_INSTRUCTION_
Output, word for word, every line from the start of the listing down to and including the line that contains "deck_dish = deck_fall"; include nothing else.

CAD and scene scripts
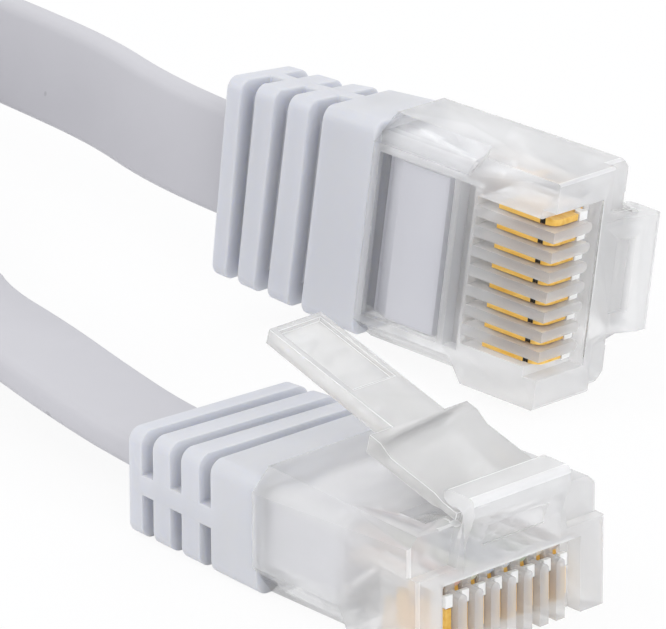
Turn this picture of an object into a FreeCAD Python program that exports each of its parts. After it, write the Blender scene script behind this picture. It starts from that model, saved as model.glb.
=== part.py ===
import FreeCAD, Part
import math
import os
from FreeCAD import Placement, Rotation, Vector

# Flat patch lead with a clear eight way plug on each end. Millimetres, +Z up.
# Plug A lies flat on the floor with its latch up. Its nose is at the origin and points along +X.
# In a plug's own frame X is the way it goes in, Z is the latch side and Z = 0 is the contact face.

# Clear housing
PLUG_WIDTH = 11.68
NOSE_HEIGHT = 4.45
BODY_HEIGHT = 6.35
SHOULDER_SETBACK = 0.6
BODY_LENGTH = 11.3
EDGE_RADIUS = 0.15
BEVEL_WIDTH = 1.2
BEVEL_HEIGHT = 1.6
BEVEL_FRONT = -5.4
BEVEL_RUN_OUT = 0.9
CHAMFER_FRONT = 0.45
CHAMFER_REAR = 1.1
TAIL_LENGTH = 2.9
TAIL_INSET = 0.75

# Cavity for the inner mould, and its funnel towards the wires
CAVITY_HALF_WIDTH = 4.75
CAVITY_BOTTOM = 1.05
CAVITY_ROOF = 1.25
CAVITY_TOP = BODY_HEIGHT - CAVITY_ROOF
CAVITY_FRONT = -6.1
FUNNEL_LENGTH = 1.4
FUNNEL_HALF_WIDTH = 4.2

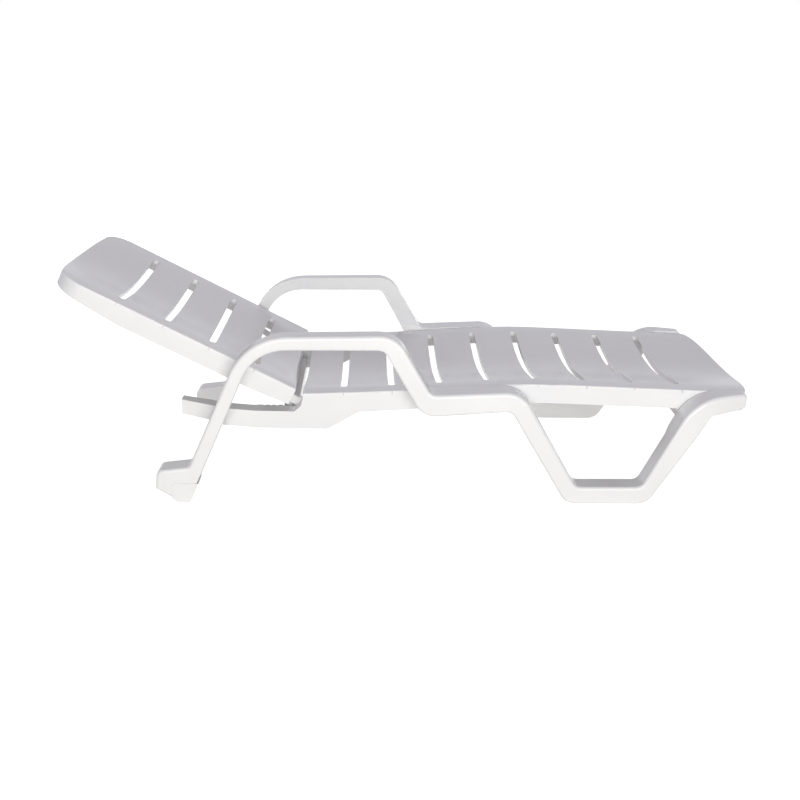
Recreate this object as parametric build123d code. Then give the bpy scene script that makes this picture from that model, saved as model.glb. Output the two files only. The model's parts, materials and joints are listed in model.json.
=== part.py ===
from build123d import *
from math import atan, cos, radians, sin, sqrt
import os

os.makedirs("parts", exist_ok=True)

# Overall sizes, in millimetres. X runs to the foot end from the bed's rear edge, Z is up.
bed_length = 1240.0
arm_height = 478.0
frame_half_width = 364.5
frame_width = 69.5
shoe_wall = 2.5
side_gap = 3.0
foot_inset = 10.0
arm_inset = 19.0
back_length = 709.0
rest_recline = 27.0
deck_fall = 38.0
deck_fall_start = 44.5
deck_fall_radii = [500.0, 800.0, 500.0]
wall = 4.5
overrun = 5.0
seat_gap = 0.3
frame_outer = frame_half_width - shoe_wall
frame_inner = frame_outer - frame_width
foot_inner = frame_inner + foot_inset
arm_inner = frame_inner + arm_inset
deck_half_width = frame_inner - side_gap
deck_fall_slope = atan(deck_fall / (deck_half_width - deck_fall_start))
deck_dish = deck_fall - deck_fall_radii[1] * (1 / cos(deck_fall_slope) - 1)

# Bed: skirt, slots and edge shape
skirt_depth = 55.0
edge_round = 4.0
foot_corner_radius = 26.0
foot_corner_inset = 17.0
foot_bow = 44.0
slot_width = 19.0
slot_margin = 55.5
slot_half_length = deck_half_width - slot_margin
slot_lip_depth = 14.0
slot_lip_wall = 3.0
bed_slot_count = 8
bed_slot_pitch_share = 0.1077
bed_first_slot_share = 0.0895
notch_width = 9.0
notch_depth = 4.0
nick_drop = 8.0
rib_wall = 3.0
rib_drop = 46.0
foot_rib_share = 0.836
foot_rib_drop = 78.0
foot_rib_wall = 8.0
deck_line_shares = [(-0.02, 0.615), (0.194, 0.637), (0.501, 0.6925), (1.05, 0.645)]
deck_line_radii = [6000.0, 2100.0]

# Rails that run back under the backrest
rail_width = 45.0
rail_end_inset = 19.5
rail_end_shift = 8.0
rail_outer = deck_half_width
rail_inner = rail_outer - rail_width
rail_end_outer = rail_outer - rail_end_inset
rail_end_inner = rail_inner - rail_end_shift
rail_bend_share = -0.169
rail_end_share = -0.2687
rail_front_share = 0.2565
rail_shares = [
    (rail_end_share, 0.473),
    (rail_end_share, 0.5605),
    (-0.158, 0.5209),
    (-0.1056, 0.5105),
    (-0.0194, 0.508),
    (-0.0048, 0.5418),
    (0.0005, 0.592),
    (rail_front_share, 0.6255),
    (rail_front_share, 0.5314),
    (0.1234, 0.508),
    (0.0548, 0.4017),
    (-0.096, 0.4059),
    (-0.1766, 0.4205),
    (-0.2105, 0.4477),
]
beam_rear_share = -0.0476
beam_front_share = -0.0153
beam_low_share = 0.405
beam_high_share = 0.473

# Side frame ribbon, as shares of bed length and arm height, with corner radii
frame_round = 9.0
upper_line_shares = [
    (-0.323, 0.082),
    (-0.319, 0.195),
    (-0.2475, 0.2175),
    (-0.115, 0.99),
    (0.2025, 1.008),
    (0.281, 0.664),
    (0.477, 0.688),
    (0.611, 0.1067),
    (0.759, 0.1088),
    (0.860, 0.666),
    (0.981, 0.666),
    (0.981, 0.616),
]
upper_line_radii = [22.0, 14.0, 172.0, 80.0, 25.0, 80.0, 25.0, 25.0, 125.0, 12.0]
lower_line_shares = [
    (0.981, 0.573),
    (0.899, 0.548),
    (0.7755, 0.0),
    (0.590, 0.0),
    (0.4555, 0.569),
    (0.263, 0.5314),
    (0.1765, 0.92),
    (-0.096, 0.914),
    (-0.249, shoe_wall / arm_height),
    (-0.274, shoe_wall / arm_height),
]
lower_line_radii = [12.0, 15.0, 50.0, 50.0, 25.0, 60.0, 25.0, 125.0, 0.0, 0.0]
foot_inner_high_share = 0.40
bed_side_low_share = 0.45
bed_side_high_share = 0.685
arm_inner_low_share = 0.78
taper_start_share = 0.89
taper_inset = 38.0
taper_end_half_width = frame_outer - taper_inset
taper_round = 300.0
rim_slope_share = 0.99

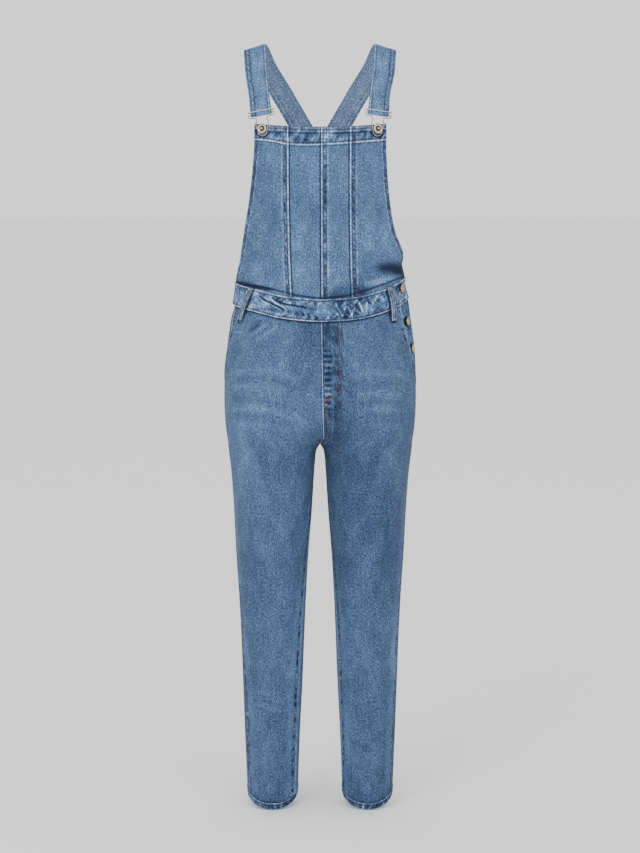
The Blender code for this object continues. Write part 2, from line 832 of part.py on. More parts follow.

_SOLUTION TO THE PROBLEM_
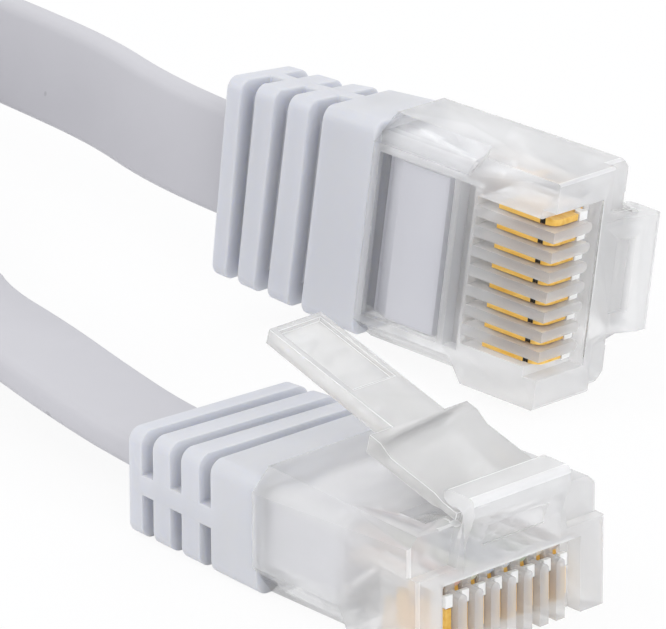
Turn this picture of an object into a FreeCAD Python program that exports each of its parts. After it, write the Blender scene script behind this picture. It starts from that model, saved as model.glb.
=== part.py ===
import FreeCAD, Part
import math
import os
from FreeCAD import Placement, Rotation, Vector

# Flat patch lead with a clear eight way plug on each end. Millimetres, +Z up.
# Plug A lies flat on the floor with its latch up. Its nose is at the origin and points along +X.
# In a plug's own frame X is the way it goes in, Z is the latch side and Z = 0 is the contact face.

# Clear housing
PLUG_WIDTH = 11.68
NOSE_HEIGHT = 4.45
BODY_HEIGHT = 6.35
SHOULDER_SETBACK = 0.6
BODY_LENGTH = 11.3
EDGE_RADIUS = 0.15
BEVEL_WIDTH = 1.2
BEVEL_HEIGHT = 1.6
BEVEL_FRONT = -5.4
BEVEL_RUN_OUT = 0.9
CHAMFER_FRONT = 0.45
CHAMFER_REAR = 1.1
TAIL_LENGTH = 2.9
TAIL_INSET = 0.75

# Cavity for the inner mould, and its funnel towards the wires
CAVITY_HALF_WIDTH = 4.75
CAVITY_BOTTOM = 1.05
CAVITY_ROOF = 1.25
CAVITY_TOP = BODY_HEIGHT - CAVITY_ROOF
CAVITY_FRONT = -6.1
FUNNEL_LENGTH = 1.4
FUNNEL_HALF_WIDTH = 4.2

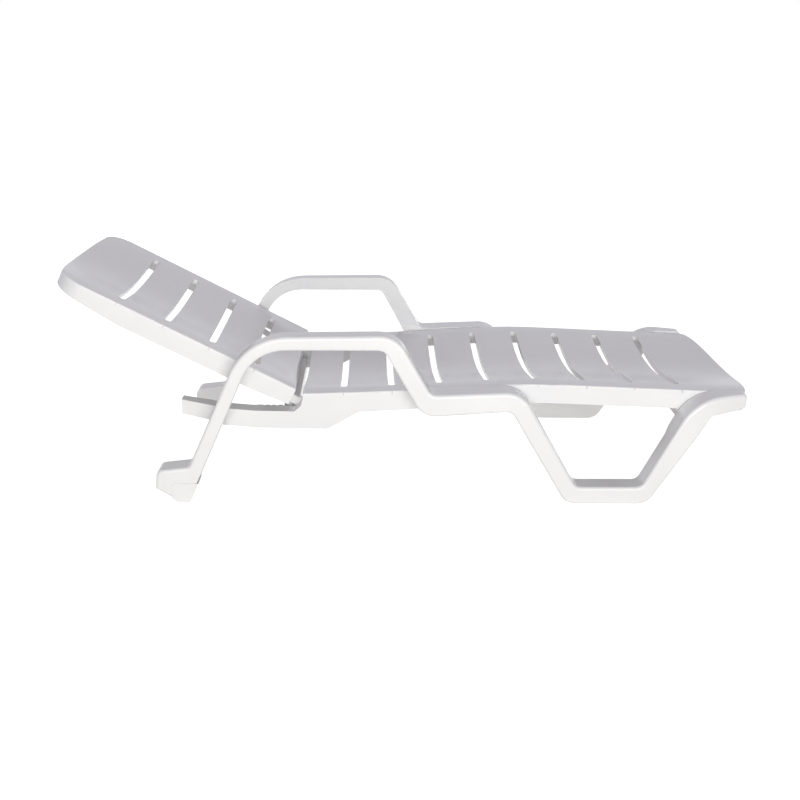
Recreate this object as parametric build123d code. Then give the bpy scene script that makes this picture from that model, saved as model.glb. Output the two files only. The model's parts, materials and joints are listed in model.json.
=== part.py ===
from build123d import *
from math import atan, cos, radians, sin, sqrt
import os

os.makedirs("parts", exist_ok=True)

# Overall sizes, in millimetres. X runs to the foot end from the bed's rear edge, Z is up.
bed_length = 1240.0
arm_height = 478.0
frame_half_width = 364.5
frame_width = 69.5
shoe_wall = 2.5
side_gap = 3.0
foot_inset = 10.0
arm_inset = 19.0
back_length = 709.0
rest_recline = 27.0
deck_fall = 38.0
deck_fall_start = 44.5
deck_fall_radii = [500.0, 800.0, 500.0]
wall = 4.5
overrun = 5.0
seat_gap = 0.3
frame_outer = frame_half_width - shoe_wall
frame_inner = frame_outer - frame_width
foot_inner = frame_inner + foot_inset
arm_inner = frame_inner + arm_inset
deck_half_width = frame_inner - side_gap
deck_fall_slope = atan(deck_fall / (deck_half_width - deck_fall_start))
deck_dish = deck_fall - deck_fall_radii[1] * (1 / cos(deck_fall_slope) - 1)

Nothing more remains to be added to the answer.